— start —

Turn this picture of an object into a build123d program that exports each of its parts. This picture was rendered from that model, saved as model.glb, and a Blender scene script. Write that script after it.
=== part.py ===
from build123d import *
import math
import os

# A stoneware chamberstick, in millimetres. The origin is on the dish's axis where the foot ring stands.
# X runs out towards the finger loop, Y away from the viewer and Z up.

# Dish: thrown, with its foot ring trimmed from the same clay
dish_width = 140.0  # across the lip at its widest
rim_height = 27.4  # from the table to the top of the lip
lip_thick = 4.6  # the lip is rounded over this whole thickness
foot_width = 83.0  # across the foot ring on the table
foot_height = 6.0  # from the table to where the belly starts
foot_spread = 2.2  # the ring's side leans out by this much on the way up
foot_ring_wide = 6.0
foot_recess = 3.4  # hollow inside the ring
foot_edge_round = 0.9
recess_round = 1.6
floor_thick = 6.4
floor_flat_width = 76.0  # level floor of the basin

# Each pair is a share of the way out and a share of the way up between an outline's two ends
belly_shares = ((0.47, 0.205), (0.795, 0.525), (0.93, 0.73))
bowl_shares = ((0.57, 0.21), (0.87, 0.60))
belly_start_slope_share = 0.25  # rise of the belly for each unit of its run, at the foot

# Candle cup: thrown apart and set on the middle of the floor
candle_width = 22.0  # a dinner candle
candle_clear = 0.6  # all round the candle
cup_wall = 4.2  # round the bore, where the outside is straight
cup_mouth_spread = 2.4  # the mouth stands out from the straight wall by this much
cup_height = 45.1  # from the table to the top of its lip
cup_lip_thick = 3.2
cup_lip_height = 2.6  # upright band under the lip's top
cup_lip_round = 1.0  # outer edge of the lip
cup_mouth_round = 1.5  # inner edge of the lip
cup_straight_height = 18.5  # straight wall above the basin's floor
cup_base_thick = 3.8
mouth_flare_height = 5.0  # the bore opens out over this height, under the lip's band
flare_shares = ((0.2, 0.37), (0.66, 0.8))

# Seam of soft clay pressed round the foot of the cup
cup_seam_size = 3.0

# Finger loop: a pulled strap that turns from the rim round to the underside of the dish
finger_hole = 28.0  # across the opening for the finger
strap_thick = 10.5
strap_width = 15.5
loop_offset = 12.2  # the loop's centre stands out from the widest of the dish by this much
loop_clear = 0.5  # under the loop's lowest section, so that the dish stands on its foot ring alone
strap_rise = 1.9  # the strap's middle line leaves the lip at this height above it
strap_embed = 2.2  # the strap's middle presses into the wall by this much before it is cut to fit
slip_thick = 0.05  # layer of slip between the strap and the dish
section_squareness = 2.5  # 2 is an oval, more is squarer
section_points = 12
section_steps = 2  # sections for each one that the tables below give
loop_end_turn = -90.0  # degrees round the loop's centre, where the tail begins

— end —
— start —

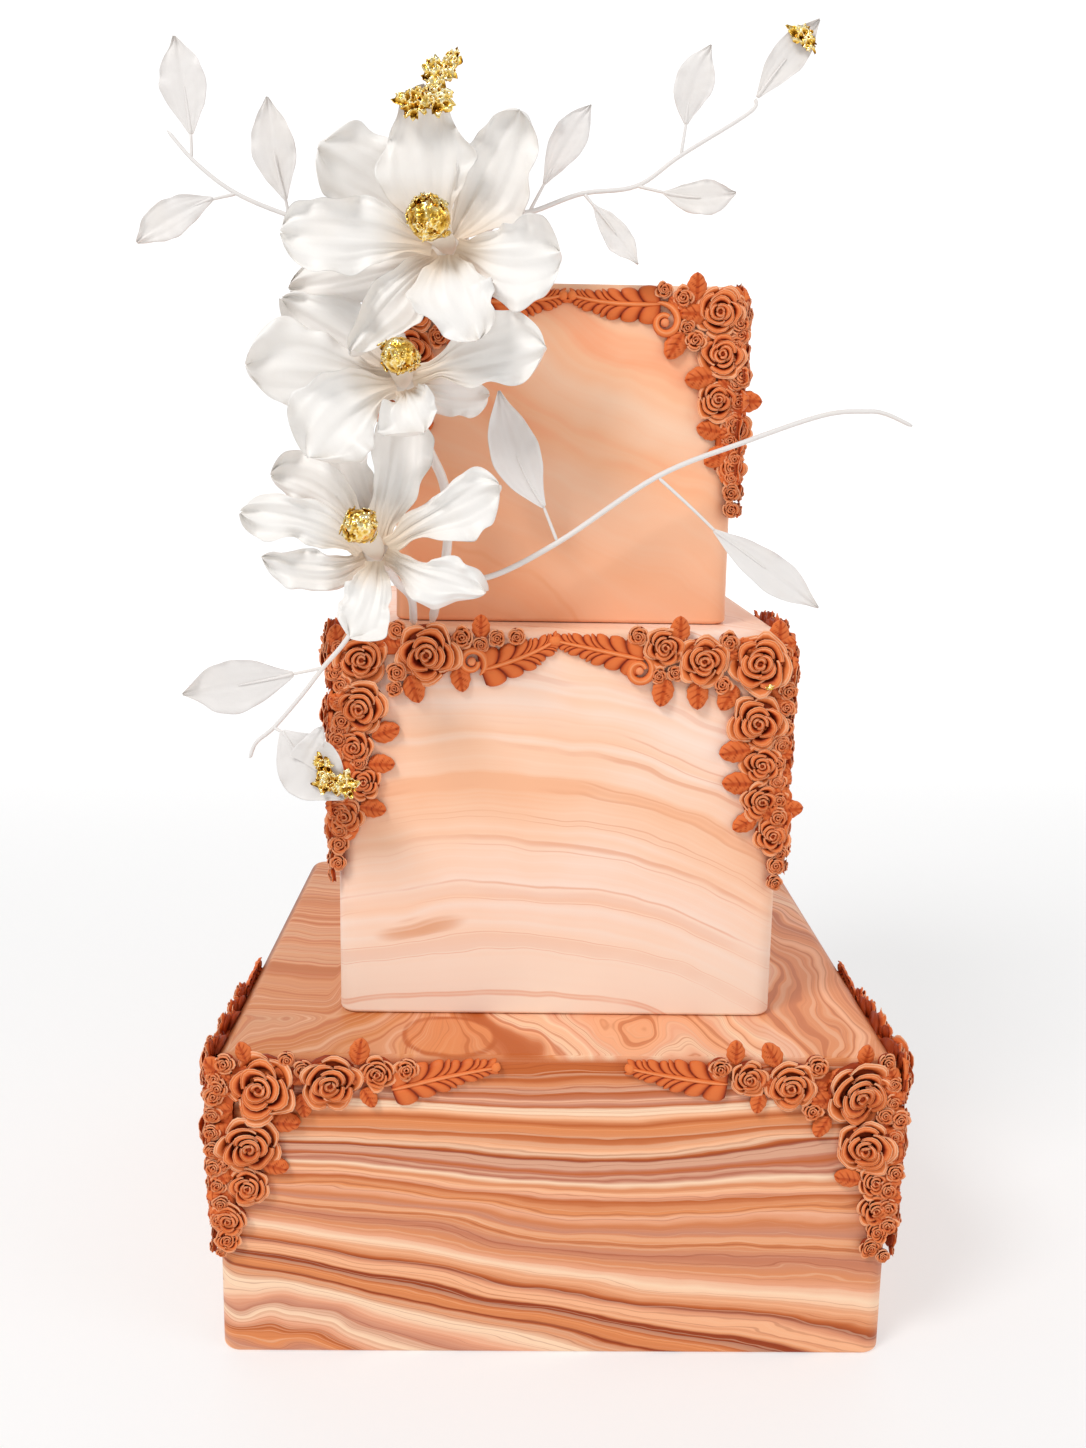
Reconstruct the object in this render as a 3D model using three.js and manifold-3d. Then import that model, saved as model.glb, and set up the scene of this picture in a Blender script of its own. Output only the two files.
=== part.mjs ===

— end —

- AIM OF THE EXERCISE
Using the records above, gather all lines where the string "that" is present.

- OUTPUT OF THE EXERCISE
Turn this picture of an object into a build123d program that exports each of its parts. This picture was rendered from that model, saved as model.glb, and a Blender scene script. Write that script after it.
# Finger loop: a pulled strap that turns from the rim round to the underside of the dish
loop_clear = 0.5  # under the loop's lowest section, so that the dish stands on its foot ring alone
section_steps = 2  # sections for each one that the tables below give
Reconstruct the object in this render as a 3D model using three.js and manifold-3d. Then import that model, saved as model.glb, and set up the scene of this picture in a Blender script of its own. Output only the two files.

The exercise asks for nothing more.